Of all the apparently intractable problems of Jakarta one that stands out to be me is trying to get a handle on just what is meant by ‘Jakarta’. Is it the city proper? Is it DKI Jakarta? Is it Jabodetabek? Demographia now ranks Jakarta as the second largest urban area in the world with a population of over twenty-million people. How is this to be managed, if at all?
Traffic, air pollution, green space, poverty, crime, police corruption. There is a long litany of problems which face Jakarta. Most everyone knows something that is in need of being done or being fixed in the city. The easy thing to do is to point at the problems. The harder thing to do is to try to fix them.
This year I propose the following:
That the managing budget of Jakarta be devoted to investment in its people and the re-greening of the city.
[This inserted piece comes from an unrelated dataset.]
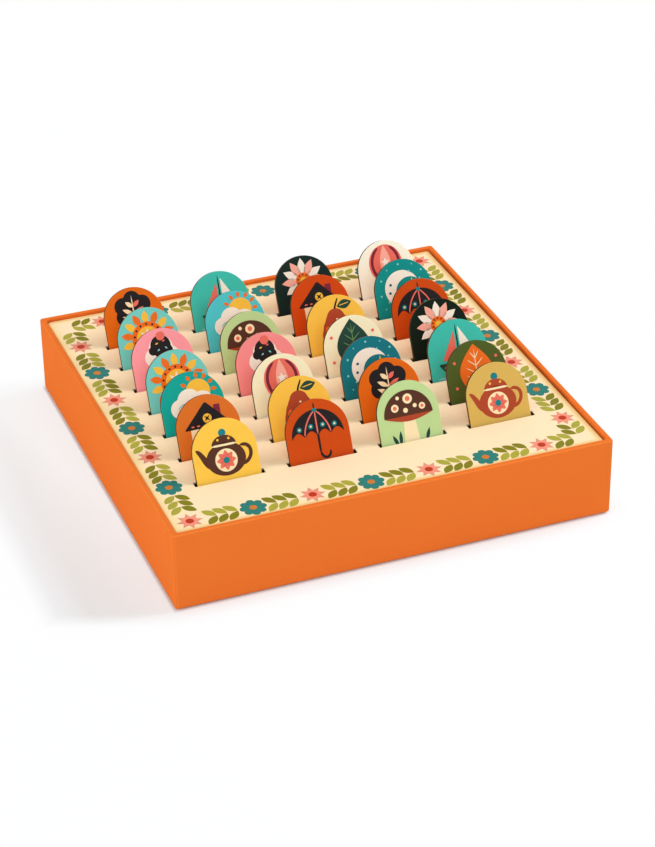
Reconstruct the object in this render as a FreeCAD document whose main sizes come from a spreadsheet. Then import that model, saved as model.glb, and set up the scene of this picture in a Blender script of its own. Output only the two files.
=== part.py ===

The health, education, and welfare of the citizens of Jakarta must be the priority of city government: clean air, water, sanitation, schools, affordable housing; investments in kampung improvements, open green space; restoration of the North Jakarta mangrove forests; urban agriculture, sustainability, alternative energy, recycling programs and environmental protection; extension of no car days, large scale mass transit and the return of the bicycle and becak at the expense of the car; support and investment in the informal economy; zoning laws which support people over property; progressive and enforced taxation by representation; preservation and restoration of Jakarta Kota; city planning from the bottom up not the top down; and reformation of the judicial system and police.
All of these issues can and must be addressed at the local levels of neighborhoods, kampungs, and districts. As Governor of Jakarta I would turn Jakarta over to the people who live in it. My job would be to assist them with the finances, the information, and the skilled personnel they need to organize and create the livable city they deserve.
In short, I would grow banana trees along Jalan Surdirman.
And as usual my guiding principles are:
1. Democracy: A government in which the supreme power is vested in the people and exercised by them directly.
2. Transparency: It is essential to the democratic process that citizens have the right and ability hold government officials, elected and appointed, accountable for their actions.
Of course, if the business-as-usual option continues, nothing of significance will be accomplished. This does not mean that Jakarta will implode or fall into the Java Sea. Jakarta will find its way regardless. But this ‘do nothing’ option does speak to the lack of creativity and the political will to make choices from opportunities and options that are out there by the score.
It is the difference between thinking inside or outside of the Indonesian box.